Re: Memory prefetching while sequentially fetching from SortTuple array, tuplestore

From: Andres Freund <andres(at)anarazel(dot)de>
To: Peter Geoghegan <pg(at)heroku(dot)com>
Cc: Tom Lane <tgl(at)sss(dot)pgh(dot)pa(dot)us>, Pg Hackers <pgsql-hackers(at)postgresql(dot)org>
Subject: Re: Memory prefetching while sequentially fetching from SortTuple array, tuplestore
Date: 2015-09-02 23:12:29
Message-ID: 20150902231229.GF8555@awork2.anarazel.de
Views: Raw Message | Whole Thread | Download mbox | Resend email
Thread:
Lists: pgsql-hackers

On 2015-09-02 16:02:00 -0700, Peter Geoghegan wrote:
> On Wed, Sep 2, 2015 at 3:13 PM, Andres Freund <andres(at)anarazel(dot)de> wrote:
> > That's just a question of how to formulate this though?
> >
> > pg_rfetch(((char *) state->memtuples ) + 3 * sizeof(SortTuple) + offsetof(SortTuple, tuple))?
> >
> > For something heavily platform dependent like this that seems ok.
>
> Well, still needs to work for tuplestore, which does not have a SortTuple.

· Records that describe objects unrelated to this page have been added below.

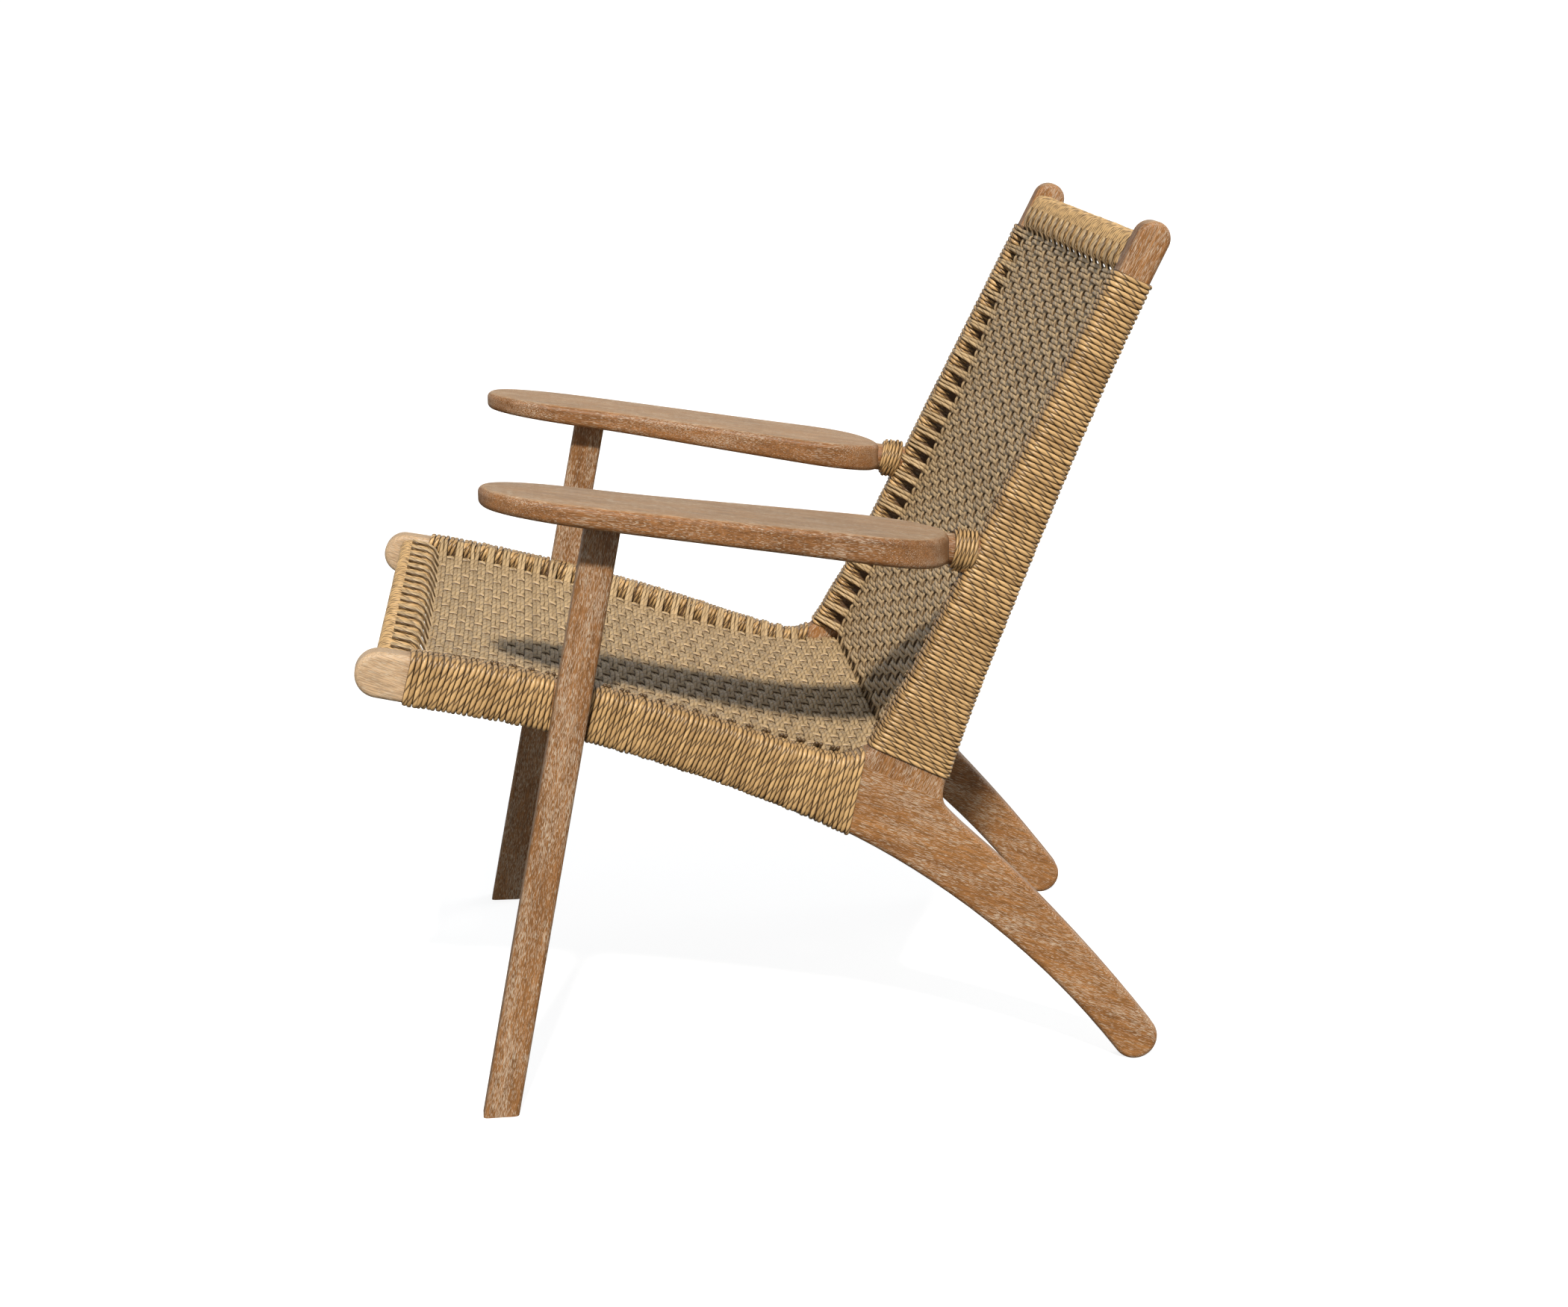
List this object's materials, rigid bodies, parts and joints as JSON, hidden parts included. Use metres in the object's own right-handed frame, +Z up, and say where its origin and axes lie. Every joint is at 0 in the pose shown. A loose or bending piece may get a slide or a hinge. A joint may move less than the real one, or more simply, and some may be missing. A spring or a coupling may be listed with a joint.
{
  "type": "armchair",
  "caption": "Low lounge armchair with a leaning wooden frame, paddle-shaped armrests and a seat and back woven from paper cord.",
  "frame": {"origin": "bottom centre of the whole chair's bounding box, on the floor", "axes": "+Z up, -Y is the way the chair faces, +X is the sitter's left side"},
  "size_m": [0.6912, 0.714, 0.7605],
  "materials": {
    "frame_wood": "satin",
    "arm_wood": "satin",
    "dowel_wood": "matte",
    "wound_cord": "matte",
    "woven_cord": "matte"
  },
  "bodies": {
    "root": {"arm_lashing_left": "wound_cord", "arm_lashing_right": "wound_cord", "armrest_left": "arm_wood", "armrest_right": "arm_wood", "back_lower_rail": "frame_wood", "back_lower_rail_dowels": "dowel_wood", "back_lower_rail_wrap": "wound_cord", "back_post_left": "frame_wood", "back_post_right": "frame_wood", "back_top_rail": "frame_wood", "back_top_rail_dowels": "dowel_wood", "back_top_rail_wrap": "wound_cord", "back_weave": "woven_cord", "front_leg_left": "frame_wood", "front_leg_right": "frame_wood", "front_seat_rail": "frame_wood", "front_seat_rail_dowels": "dowel_wood", "front_seat_rail_wrap": "wound_cord", "leg_dowels_left": "dowel_wood", "leg_dowels_right": "dowel_wood", "post_dowels_left": "dowel_wood", "post_dowels_right": "dowel_wood", "post_wrap_left": "wound_cord", "post_wrap_right": "wound_cord", "rail_wrap_front_left": "wound_cord", "rail_wrap_front_right": "wound_cord", "rail_wrap_rear_left": "wound_cord", "rail_wrap_rear_right": "wound_cord", "rear_seat_rail": "frame_wood", "rear_seat_rail_dowels": "dowel_wood", "rear_seat_rail_wrap": "wound_cord", "seat_weave": "woven_cord", "side_frame_left": "frame_wood", "side_frame_right": "frame_wood"}
  },
  "joints": []
}
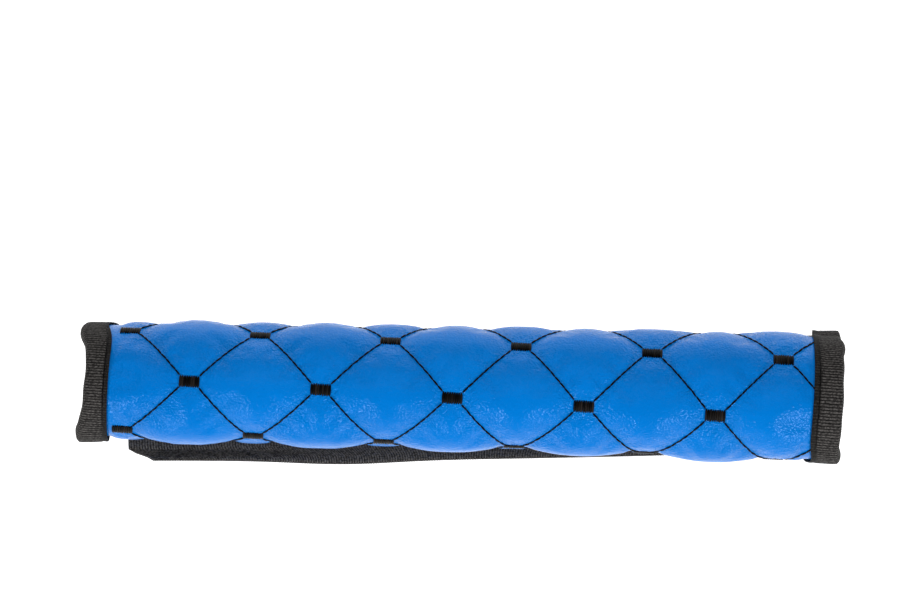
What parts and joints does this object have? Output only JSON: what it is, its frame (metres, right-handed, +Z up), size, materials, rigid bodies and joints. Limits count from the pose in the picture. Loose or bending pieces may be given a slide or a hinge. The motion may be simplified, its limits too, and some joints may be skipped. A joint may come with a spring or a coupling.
{
  "type": "seat belt shoulder pad",
  "caption": "Tube-shaped quilted leatherette pad that wraps a car seat belt at the shoulder, bound at both ends and closed underneath by a hook-and-loop flap.",
  "frame": {"origin": "middle of the pad's box, on the surface that it lies on", "axes": "+X along the belt channel, +Y to the rear, away from the flap's free edge, +Z up"},
  "size_m": [0.303, 0.0578, 0.0381],
  "materials": {
    "blue_leatherette": "fine-grained polyurethane leatherette, semi-matt",
    "foam": "open-cell foam sheet",
    "black_lining": "woven polyester lining",
    "ribbed_tape": "ribbed polyester binding tape",
    "hook_nylon": "moulded nylon hooks on tape",
    "loop_pile": "brushed nylon loop pile",
    "black_thread": "polyester embroidery thread"
  },
  "bodies": {
    "root": {"quilted_cover": "blue_leatherette", "foam_padding": "foam", "lining": "black_lining", "end_binding_left": "ribbed_tape", "end_binding_right": "ribbed_tape", "edge_binding_front": "ribbed_tape", "edge_binding_rear": "ribbed_tape", "closing_flap": "ribbed_tape", "hook_strip": "hook_nylon", "loop_strip": "loop_pile", "bar_tack_01": "black_thread", "bar_tack_02": "black_thread", "bar_tack_03": "black_thread", "bar_tack_04": "black_thread", "bar_tack_05": "black_thread", "bar_tack_06": "black_thread", "bar_tack_07": "black_thread", "bar_tack_08": "black_thread", "bar_tack_09": "black_thread", "bar_tack_10": "black_thread", "bar_tack_11": "black_thread", "bar_tack_12": "black_thread", "bar_tack_13": "black_thread", "bar_tack_14": "black_thread", "bar_tack_15": "black_thread", "bar_tack_16": "black_thread", "bar_tack_17": "black_thread", "bar_tack_18": "black_thread", "bar_tack_19": "black_thread", "bar_tack_20": "black_thread", "bar_tack_21": "black_thread", "bar_tack_22": "black_thread"}
  },
  "joints": []
}
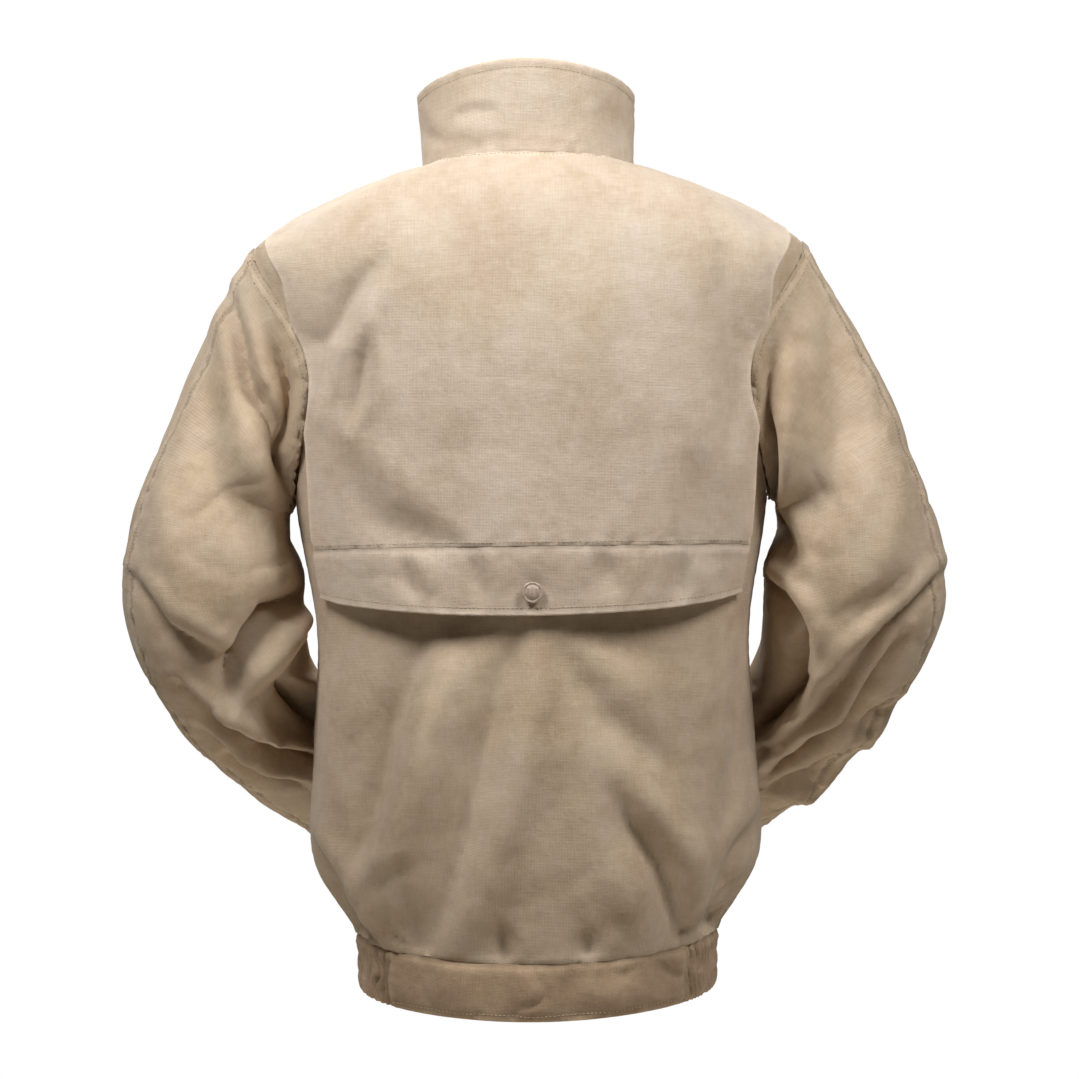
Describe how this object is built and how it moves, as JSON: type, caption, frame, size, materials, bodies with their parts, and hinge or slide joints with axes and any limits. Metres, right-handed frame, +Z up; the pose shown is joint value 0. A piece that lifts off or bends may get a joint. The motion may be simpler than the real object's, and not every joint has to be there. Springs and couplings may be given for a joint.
{
  "type": "beekeeping jacket",
  "caption": "Zip-front cotton canvas beekeeping blouson with stand collar, vented back cape snapped at its hem, bent sleeves, snap cuffs and an elasticated waistband.",
  "frame": {"origin": "middle of the neck opening, level with the neck seam at the centre back", "axes": "+Z up along the jacket's length, -Y towards its front, +X towards the wearer's left"},
  "size_m": [0.6594, 0.3629, 0.7501],
  "materials": {
    "canvas": "brushed",
    "pale_canvas": "brushed",
    "band": "matte",
    "mesh": "matte",
    "elastic": "ribbed",
    "snap_paint": "satin",
    "brass": "antique"
  },
  "bodies": {
    "jacket": {"back_panel": "canvas", "vent_mesh": "mesh", "back_cape": "pale_canvas", "cape_hem_end_left": "canvas", "cape_hem_end_right": "canvas", "back_snap_stud": "brass", "back_snap_post": "brass", "front_panel_left": "canvas", "front_panel_right": "canvas", "front_facing_left": "canvas", "front_facing_right": "canvas", "pocket_welt_left": "canvas", "pocket_welt_right": "canvas", "pocket_bag_left": "mesh", "pocket_bag_right": "mesh", "collar_outer": "pale_canvas", "collar_facing": "canvas", "hang_loop": "band", "sleeve_top_left": "canvas", "sleeve_top_right": "canvas", "sleeve_under_left": "canvas", "sleeve_under_right": "canvas", "cuff_left": "band", "cuff_right": "band", "cuff_snap_stud_left": "brass", "cuff_snap_stud_right": "brass", "waistband_back": "band", "waistband_side_left": "band", "waistband_side_right": "band", "waistband_front_left": "band", "waistband_front_right": "band", "elastic_left": "elastic", "elastic_right": "elastic", "zip_tape_left": "band", "zip_tape_right": "band", "zip_chain_left": "brass", "zip_chain_right": "brass", "zip_stop_left": "brass", "zip_stop_right": "brass", "zip_box": "brass", "zip_guard": "canvas"},
    "cape_hem": {"cape_flap": "canvas", "cape_snap_cap": "snap_paint", "cape_snap_socket": "brass"},
    "slider": {"zip_slider": "brass"},
    "pull": {"zip_pull": "brass"},
    "tab_left": {"cuff_tab_left": "band", "cuff_snap_cap_left": "snap_paint", "cuff_snap_socket_left": "brass"},
    "tab_right": {"cuff_tab_right": "band", "cuff_snap_cap_right": "snap_paint", "cuff_snap_socket_right": "brass"}
  },
  "joints": [
    {"name": "cape_hem_lift", "type": "hinge", "parent": "jacket", "child": "cape_hem", "pos_m": [0, 0.13103, -0.30779], "axis": [1, 0, 0], "range_deg": [0, 25]},
    {"name": "zip_slide", "type": "slide", "parent": "jacket", "child": "slider", "axis": [0, 0.0797, 0.9968], "range_m": [-0.63, 0]},
    {"name": "zip_pull_swing", "type": "hinge", "parent": "slider", "child": "pull", "pos_m": [0, -0.09951, -0.00319], "axis": [-1, 0, 0], "range_deg": [0, 165]},
    {"name": "cuff_tab_left_lift", "type": "hinge", "parent": "jacket", "child": "tab_left", "pos_m": [0.15534, -0.21161, -0.49465], "axis": [-0.5865, -0.5981, -0.5462], "range_deg": [0, 100]},
    {"name": "cuff_tab_right_lift", "type": "hinge", "parent": "jacket", "child": "tab_right", "pos_m": [-0.15534, -0.21161, -0.49465], "axis": [-0.5865, 0.5981, 0.5462], "range_deg": [0, 100]}
  ]
}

Isn't it even more trivial there? It's just an array of void*'s? So
prefetch(state->memtuples + 3 + readptr->current)?

> Because of the way tuples are fetched across translation unit
> boundaries in the cases addressed by the patch, it isn't hard to see
> why the compiler does not do this automatically (prefetch instructions
> added by the compiler are not common anyway, IIRC).

Hardware prefetchers just have gotten to be rather good and obliterated
most of the cases where it's beneficial.

I'd be interested to see a perf stat -ddd comparison to the patch
with/without prefetches. It'll be interesting to see how the number of
cache hits/misses and prefetches changes.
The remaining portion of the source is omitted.